East Williamson County Welding Technology

(HUTTO, Texas) – The majority of instructors in Texas State Technical College’s Welding Technology program at the East Williamson County campus happen to be women.

Kristin Burke, Samara Flener and Charli Wright bring decades of professional experience to teach their students to be the best welders they can be.

“Three of the five welding instructors at the East Williamson County campus are women, and they are setting a great example for our students and future generations,” said Lissa Adams, provost of TSTC’s East Williamson County campus. “The more women that choose technical careers, the more encouraged other women and young girls will be to explore these options. Welding is currently one of the top in-demand jobs in our region, making it an attractive and viable career choice.”

Burke, of Georgetown, has been an instructor in TSTC’s Welding Technology program for three years.
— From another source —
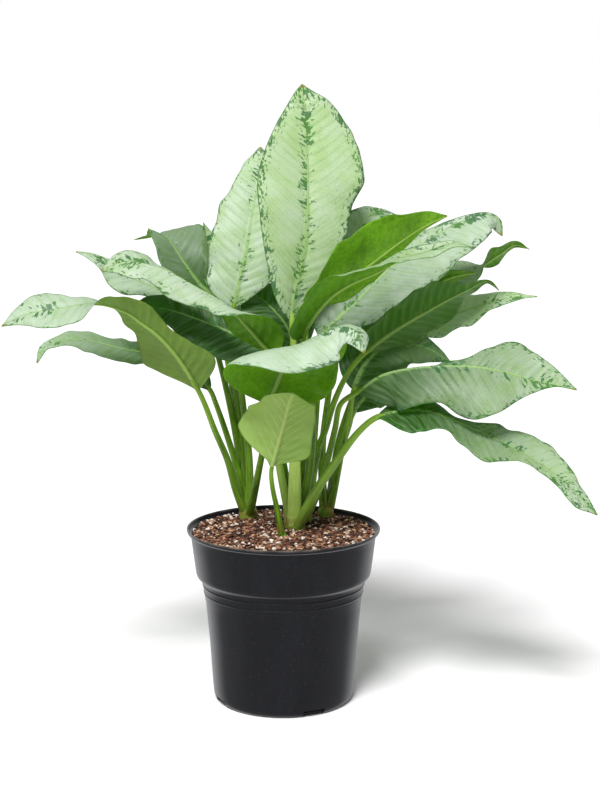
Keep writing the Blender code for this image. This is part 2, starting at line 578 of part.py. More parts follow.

She was inspired to pursue teaching by the instructors she had at Austin Community College.

“I figured it would be pretty awesome to be able to not only share my passion for welding with my students, but also be able to train the next generation of workers,” she said. “I get to weld all day, and impart knowledge on my students and see that light bulb come on for them.”

Burke became interested in the craft by way of her sister-in-law, Angela Cockrum, who once taught at TSTC’s Waco campus.

“They were offering a free welding program through the Fluor Corp.,” Burke said. “I signed up because I was interested, and as soon as I struck an arc for the first time, I knew welding was what I was meant to do.”

Burke said she looked to Cockrum as a role model because she always looked for the next step to better herself and her career.

“Every move I have made in the welding industry in the last 14 years is a step up from the previous one,” Burke said. “The sky’s the limit, and I strive to make every move better than the last to continue to grow as a person and in my career.”

Before teaching at TSTC, Burke worked in the industry for 14 years, doing power plant work, heavy equipment repair, high-end fabrication, structural welding and metallurgical testing.

“I’m a certified welding inspector, so I have done inspection on structural components for commercial buildings and in a production shop setting,” she said.

Burke said her advice for women curious about welding is for them to know they will have to work harder than everyone else to prove themselves.

“Don’t let that discourage you, though, because you definitely belong here,” she said. “If this is your passion, stick with it because being part of a select few that get to do what they love on a daily basis is amazing.”

Flener, of Austin, has taught for eight years in TSTC’s Welding Technology program.

“I had considered the possibility of teaching at some point and was fortunate enough to be offered an opportunity to come teach at TSTC by a former work colleague that was a TSTC instructor,” she said. “I had the opportunity to pass on my welding skills and experience to the next generation of welders, just as it was passed on to me, by my former teachers.”

Flener first began welding while working at a salmon cannery in summer 1990 in Alaska.

“I immediately fell in love with welding and returned to Austin to attend Austin Community College,” she said.

Flener counts Warren Donworth, her former instructor at ACC, as a role model.

“I learned from him what it means to pursue excellence, be of service to others, and that 90 percent of success is having a positive outlook,” she said.

Flener went on to work for 15 years as a pipe and structural welder and also did fabrication. She also worked for 10 years as an American Welding Society certified inspector, and she still holds the certification.

“I love welding, and I am fortunate that I had the opportunity to pursue welding as a career and am grateful to the women who paved the way for me and the other women in the industry,” Flener said. “I am also grateful to the men who acknowledged my ability and work ethic and who also helped me gain the skills I needed to excel in the trade.”

Wright, who has taught for two years at TSTC after spending four decades in the welding industry, credited Burke and Flener in making the move to the lab 

“Their knowledge of this trade, passion for teaching and willingness and patience with me as a new instructor definitely helped me immensely in transitioning into a teaching role,” Wright said. 

During the month of March, TSTC wants to honor women in history and right on our campuses who work to make strides in STEM fields every day.

“My hope is that more women will begin to see themselves in skilled trades and technical careers and will boldly enhance the opportunity that they provide, including increased earning potential, job choice and career stability,” Adams said.